Tornando al volume che oggi presentiamo, non vi è dubbio che il capitolo di più ardua lettura sia quello relativo alla “risonanza della schiera di paratoie”, penso a dimostrazione della complessità che proprio i modelli fisici avevano evidenziato e fatto preoccupare. Il fenomeno è stato lungamente studiato in via teorica e poi sperimentato con una quantità di prove davvero eccezionale. Voglio però fare due considerazioni in merito. Intanto posso assicurare che ho provato, insieme a tutti i tecnici presenti, una grande soddisfazione ma anche emozione quando abbiamo allagato per la prima volta la vasca e messo in moto le paratoie in scala 1:10: una sensazione incredibile di realtà, a dimostrazione che un modello fisico, quando ben costruito a rappresentare un fenomeno da indagare, oltre a fornire dati numerici, valori quantitativi, è in grado di dare anche valori qualitativi, sensazioni visive che nessun modello numerico è in grado di procurare. Poi durante le prove programmate sono state utilizzate ogni tipo di onda, regolari, irregolari, estreme, misurate nella realtà. Quando la questione è stato risolta matematicamente, sperimentalmente eravamo in grado di innescare il fenomeno della risonanza con un’onda regolare (non reale) di altezza e periodo ben definiti, anzi i fenomeni erano molteplici in funzione delle combinazioni tra le paratoie (1+1, 1+2, 2+2, ecc.); queste prove sono state eseguite anche per indagare l’eventuale apertura della schiera che corrisponderebbe alla mancata tenuta; ma quando all’onda incidente si sostituiva un’onda irregolare (reale) generata secondo spettri di energia di tipo Jonswap rappresentativi di stati di mare statisticamente probabili (di uso comune per progettisti ed operatori in campo marittimo) il fenomeno immediatamente spariva. Considerato che nella realtà il fondale delle bocche di porto è irregolare ed il moto ondoso incidente subisce una serie di riflessioni e rifrazioni per la presenza delle dighe foranee, personalmente mi sono convinto che il fenomeno in realtà sia statisticamente fortemente improbabile.
La molteplicità dei modelli utilizzati per indagare il comportamento delle paratoie, in particolare il modello a grande scala, ma anche gli altri due modelli in scale diverse, per verificare eventuali “effetti scala”, oltre che altri modelli per verificare aspetti di dettaglio utili per il progettista (per es. il comportamento del cassone di fondazione nelle fasi di affondamento) hanno avuto grande risonanza nei primi anni del duemila, ed in effetti le richieste di visite al Centro sono state innumerevoli, di provenienza più disparata, sia da parte di istituti scolastici, soprattutto università italiane ed estere, che da parte di enti, amministrazioni pubbliche, associazioni varie, troupe televisive, che hanno avuto modo di seguire e venire informati sulle attività in corso.

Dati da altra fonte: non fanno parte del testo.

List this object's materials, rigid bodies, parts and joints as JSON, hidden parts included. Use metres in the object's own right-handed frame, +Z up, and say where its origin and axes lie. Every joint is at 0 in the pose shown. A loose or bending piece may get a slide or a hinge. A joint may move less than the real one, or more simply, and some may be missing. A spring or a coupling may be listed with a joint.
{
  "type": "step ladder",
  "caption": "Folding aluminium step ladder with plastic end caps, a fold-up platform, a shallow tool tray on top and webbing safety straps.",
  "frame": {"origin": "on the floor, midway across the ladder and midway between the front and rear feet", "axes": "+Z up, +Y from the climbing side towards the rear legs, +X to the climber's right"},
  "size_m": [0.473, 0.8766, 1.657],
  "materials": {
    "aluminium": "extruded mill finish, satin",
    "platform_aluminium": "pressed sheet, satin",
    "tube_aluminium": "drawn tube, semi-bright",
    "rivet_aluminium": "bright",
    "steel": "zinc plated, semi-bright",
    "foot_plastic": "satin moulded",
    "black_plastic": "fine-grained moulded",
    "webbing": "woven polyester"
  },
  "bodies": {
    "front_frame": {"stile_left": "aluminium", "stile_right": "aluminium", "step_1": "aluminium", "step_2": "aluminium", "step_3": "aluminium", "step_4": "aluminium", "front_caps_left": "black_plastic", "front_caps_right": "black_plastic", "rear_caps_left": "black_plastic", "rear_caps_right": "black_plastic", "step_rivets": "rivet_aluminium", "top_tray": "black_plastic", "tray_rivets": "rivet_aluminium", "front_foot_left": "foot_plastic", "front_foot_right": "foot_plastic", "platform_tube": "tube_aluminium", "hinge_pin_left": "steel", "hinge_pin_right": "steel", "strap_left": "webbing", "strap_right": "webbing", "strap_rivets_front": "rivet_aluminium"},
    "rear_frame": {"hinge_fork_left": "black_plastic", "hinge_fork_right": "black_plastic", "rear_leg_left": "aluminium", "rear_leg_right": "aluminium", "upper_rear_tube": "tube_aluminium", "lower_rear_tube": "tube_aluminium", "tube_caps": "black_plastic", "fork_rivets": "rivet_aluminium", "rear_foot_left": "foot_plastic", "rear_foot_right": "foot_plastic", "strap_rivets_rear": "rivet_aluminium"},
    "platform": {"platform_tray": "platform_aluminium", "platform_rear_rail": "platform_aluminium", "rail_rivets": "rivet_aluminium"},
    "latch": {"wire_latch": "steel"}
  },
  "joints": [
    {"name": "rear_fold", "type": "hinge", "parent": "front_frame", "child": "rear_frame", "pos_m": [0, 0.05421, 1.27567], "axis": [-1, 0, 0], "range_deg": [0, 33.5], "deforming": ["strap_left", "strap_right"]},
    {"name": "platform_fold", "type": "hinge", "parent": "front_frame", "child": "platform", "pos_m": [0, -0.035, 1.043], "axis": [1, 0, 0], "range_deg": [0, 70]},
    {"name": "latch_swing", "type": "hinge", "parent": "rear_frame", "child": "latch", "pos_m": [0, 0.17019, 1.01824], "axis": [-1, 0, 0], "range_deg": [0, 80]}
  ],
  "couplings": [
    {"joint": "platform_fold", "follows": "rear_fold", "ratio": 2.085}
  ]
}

Il momento culminante dell’attività del Centro può essere visto nell’organizzazione di un convegno nazionale dal titolo “La validità dei modelli fisici nell’idraulica moderna”, che ha avuto luogo nell’ottobre del 2007, in una suggestiva sala convegni allestita all’interno del grande capannone del modello generale della laguna, proprio a fianco del modello stesso, e che ha riscontrato un ragguardevole successo con le relazioni dei professori Carlo Montuori dell’Università di Napoli, Attilio Adami dell’Università di Padova, Aronne Armanini dell’Università di Trento, Antonio Petrillo dell’Università di Bari e Paolo Salandin dell’Università di Padova. Nel corso del convegno è stato presentato il 3° Quaderno del MAV, una monografia dedicata al CSMI, alla sua storia ed alle sue esperienze nel campo dei modelli.

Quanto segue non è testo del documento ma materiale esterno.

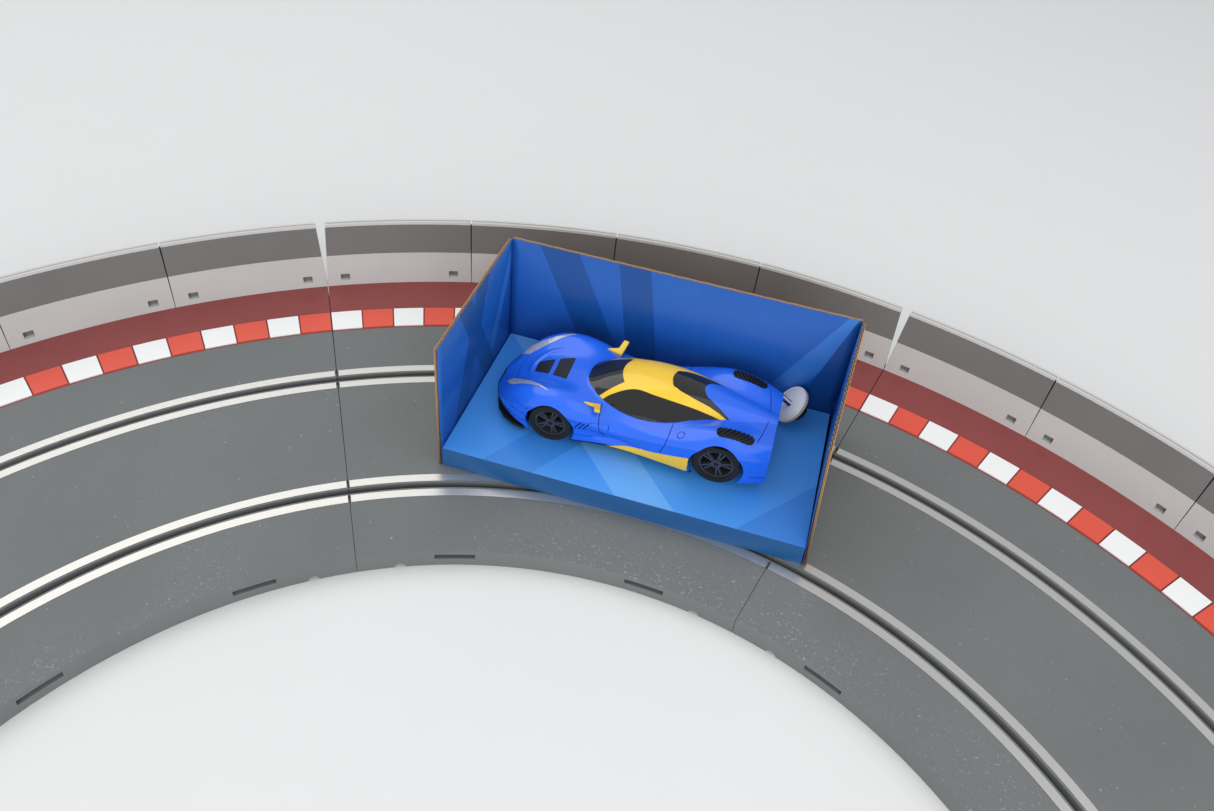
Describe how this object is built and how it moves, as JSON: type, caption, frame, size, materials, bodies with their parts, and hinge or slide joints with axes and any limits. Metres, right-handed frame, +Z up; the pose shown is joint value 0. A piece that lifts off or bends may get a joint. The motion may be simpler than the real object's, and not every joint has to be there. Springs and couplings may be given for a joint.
{
  "type": "slot car track set",
  "caption": "Two-lane slot car bend of curved sections with kerbs and crash barriers, and a corrugated display tray holding a slot car and its transit screw.",
  "frame": {"origin": "centre of the bounding box in plan, on the surface that the track lies on", "axes": "+X along the bend's chord, +Y from the bend's centre out to the barriers, +Z up; the car's nose points to -X"},
  "size_m": [0.7752, 0.3384, 0.0801],
  "materials": {
    "track_plastic": "fine asphalt texture, worn shiny on its high points",
    "rail_steel": "bright rolled strip with fine marks along it",
    "border_red": "moulded satin",
    "kerb_white": "painted, satin",
    "kerb_red": "painted, satin",
    "barrier_grey": "satin, darker upper band",
    "tray_board": "printed glossy face on brown corrugated board",
    "trim_black": "satin",
    "steel": "bright zinc plated",
    "washer_white": "smooth",
    "body_blue": "glossy moulded and lacquered",
    "body_yellow": "glossy printed",
    "dark_glazing": "dark tinted clear plastic",
    "clear_lens": "clear moulded lens",
    "lamp_red": "tinted lens",
    "magnet": "sintered, dull",
    "brass": "plain",
    "lead_insulation": "soft vinyl",
    "rim_grey": "satin gunmetal",
    "tyre": "matt rubber with a ground tread",
    "gear_nylon": "natural nylon"
  },
  "bodies": {
    "track": {"track_section_1": "track_plastic", "track_section_2": "track_plastic", "track_section_3": "track_plastic", "rails_1": "rail_steel", "rails_2": "rail_steel", "rails_3": "rail_steel", "border_1": "border_red", "border_2": "border_red", "border_3": "border_red", "kerb_pads_white": "kerb_white", "kerb_pads_red": "kerb_red", "barrier_1": "barrier_grey", "barrier_2": "barrier_grey", "barrier_3": "barrier_grey", "barrier_4": "barrier_grey", "barrier_5": "barrier_grey", "barrier_6": "barrier_grey", "barrier_7": "barrier_grey", "barrier_8": "barrier_grey", "barrier_9": "barrier_grey", "barrier_10": "barrier_grey", "barrier_11": "barrier_grey", "barrier_12": "barrier_grey"},
    "tray": {"tray_walls": "tray_board", "tray_deck": "tray_board"},
    "transit_screw": {"transit_knob": "trim_black", "transit_bolt": "steel", "transit_washers": "washer_white"},
    "car": {"car_body": "body_blue", "car_roof_panel": "body_yellow", "car_glazing": "dark_glazing", "cockpit_tray": "trim_black", "chassis": "trim_black", "front_splitter": "trim_black", "rear_diffuser": "trim_black", "side_skirts": "body_yellow", "door_mirrors": "body_yellow", "headlight_lenses": "clear_lens", "bonnet_vents": "trim_black", "rear_deck_vents": "trim_black", "tail_lights": "lamp_red", "motor_can": "steel", "motor_endbell": "trim_black", "bar_magnet": "magnet", "axle_bushes": "brass", "contact_plates": "brass", "motor_leads": "lead_insulation", "body_screws": "steel"},
    "front_wheels": {"front_axle": "steel", "front_rims": "rim_grey", "front_tyres": "tyre"},
    "rear_wheels": {"rear_axle": "steel", "rear_rims": "rim_grey", "rear_tyres": "tyre", "axle_gear": "gear_nylon"},
    "motor_rotor": {"motor_shaft": "steel", "motor_pinion": "brass"},
    "guide": {"guide_blade": "trim_black", "pickup_braids": "brass"}
  },
  "joints": [
    {"name": "tray_lift", "type": "slide", "parent": "track", "child": "tray", "axis": [0, 0, 1], "range_m": [0, 0.12]},
    {"name": "car_lift", "type": "slide", "parent": "tray", "child": "car", "axis": [0, 0, 1], "range_m": [0, 0.09]},
    {"name": "transit_screw_lift", "type": "slide", "parent": "tray", "child": "transit_screw", "axis": [0, 0, 1], "range_m": [0, 0.09]},
    {"name": "front_axle_spin", "type": "hinge", "parent": "car", "child": "front_wheels", "pos_m": [-0.00868, 0.05019, 0.03115], "axis": [0.1383, 0.9904, 0], "continuous": true},
    {"name": "rear_axle_spin", "type": "hinge", "parent": "car", "child": "rear_wheels", "pos_m": [0.07006, 0.0392, 0.03195], "axis": [0.1383, 0.9904, 0], "continuous": true},
    {"name": "motor_spin", "type": "hinge", "parent": "car", "child": "motor_rotor", "pos_m": [0.05812, 0.04086, 0.03195], "axis": [0.1383, 0.9904, 0], "continuous": true},
    {"name": "guide_swivel", "type": "hinge", "parent": "car", "child": "guide", "pos_m": [-0.02453, 0.05241, 0.02075], "axis": [0, 0, 1], "range_deg": [-38, 38]}
  ],
  "couplings": [
    {"joint": "motor_spin", "follows": "rear_axle_spin", "ratio": -3}
  ]
}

Concludendo, a fronte di quanto realizzato in termini di modelli fisici finalizzati soprattutto ai temi della salvaguardia di Venezia e della sua laguna, inseriti sempre nel più ampio Piano di Studi prima richiamato, ma anche ai problemi in generale della difesa del suolo, installazioni e sperimentazioni certamente di notevole qualità, il declino successivo del Centro non può che essere visto come una mancata opportunità. D’altra parte le scelte politiche di quel tempo sono state influenzate dalla crisi finanziaria a livello globale, ma anche gli avvenimenti successivi, e mi riferisco in particolare alla soppressione del Magistrato alle Acque ed alla successiva istituzione dell’Autorità per la Laguna di Venezia rimasta sulla carta e mai avviata, non fanno che confermare le notevoli difficoltà ed i molteplici problemi da risolvere da parte dello Stato.

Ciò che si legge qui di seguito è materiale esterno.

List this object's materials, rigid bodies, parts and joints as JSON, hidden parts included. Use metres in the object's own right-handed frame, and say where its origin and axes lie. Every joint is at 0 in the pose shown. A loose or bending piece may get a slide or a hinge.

Tornando al volume, non vi è dubbio che l’enorme quantità di materiale sviluppato costituisca un patrimonio preziosissimo per la conoscenza della laguna, ed in questo senso penso che il lavoro svolto da Attilio Adami di riassumere per iscritto lo sviluppo negli anni di tutte queste attività, in modo sintetico ma approfondito e soprattutto in modo divulgativo e comprensivo, sia assolutamente encomiabile e di questo lo ringrazio a nome di tutti.
Peraltro tutto questo materiale non può che costituire la base irrinunciabile per le sfide future che ancora ci aspettano in base agli scenari che si stanno delineando.
Una chiosa finale: Attilio Adami, sulla base dell’esperienza maturata nel corso della sua vita di studioso dei fenomeni idraulici ed in particolare delle problematiche della laguna veneta, ha già avanzato alcune idee per il futuro in un’altra più recente pubblicazione: potrebbe essere il motivo di un incontro ulteriore su questi dibattuti temi.